Há árvores nativas brasileiras com consumo parecido, dependendo também das circunstâncias. O cientista acha estranho criticarem o eucalipto por afetar a biodiversidade. Qualquer plantação agrícola -de soja ou de café de um latifundiário do agrobusiness, um roçadinho de feijão ou mandioca de agricultura de subsistência- é um ataque à variedade natural de espécies vegetais que existiam no terreno.
A única alternativa a isso seria banir a agricultura da face da Terra -mas, para isso, a população do planeta teria de diminuir de 6 bilhões para no máximo uns 50 ou 100 milhões, se tanto, catando frutinhas no mato "biodiverso".
Mas, dizem os nacionalistas silvícolas, por que não usar árvores nativas em vez do neoliberal eucalipto? Charles Darwin e sua teoria da evolução explicam.
As plantas , árvores e arbustos brasileiros nativos coevoluíram com suas pragas, faz milhões de anos. Criar uma floresta só de embaúba, uma bela árvore de crescimento rápido, seria criar um belo repasto para as pragas locais -a não ser que fossem neoliberalmente enxarcadas de inseticidas.
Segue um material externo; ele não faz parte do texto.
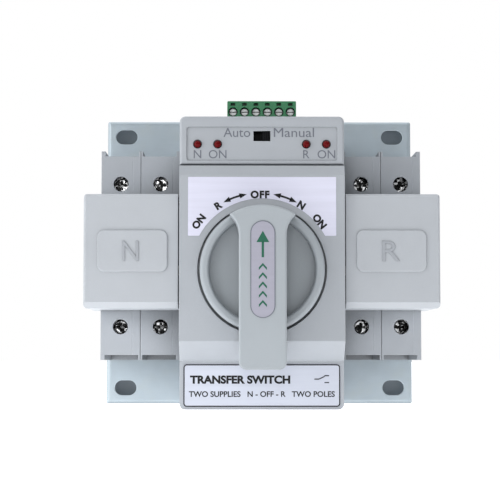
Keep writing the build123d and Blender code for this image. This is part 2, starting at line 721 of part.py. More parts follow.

O eucalipto, ao ser transplantado para cá, poderia ter virado fast food das pragas ou ser imune a elas. Ganhou a segunda opção. A árvore se deu bem, cresce rápido e virou estrela de exportação.
Mais irônico ainda: os tais "eucalipto, acácia e pinus para celulose" criticados pelas neovândalas cumprem seu papel de preservar as matas nativas de virarem papel. Quem vai querer transformar a mata atlântica em papel, se é muito melhor fazer isso com essas árvores de crescimento rápido?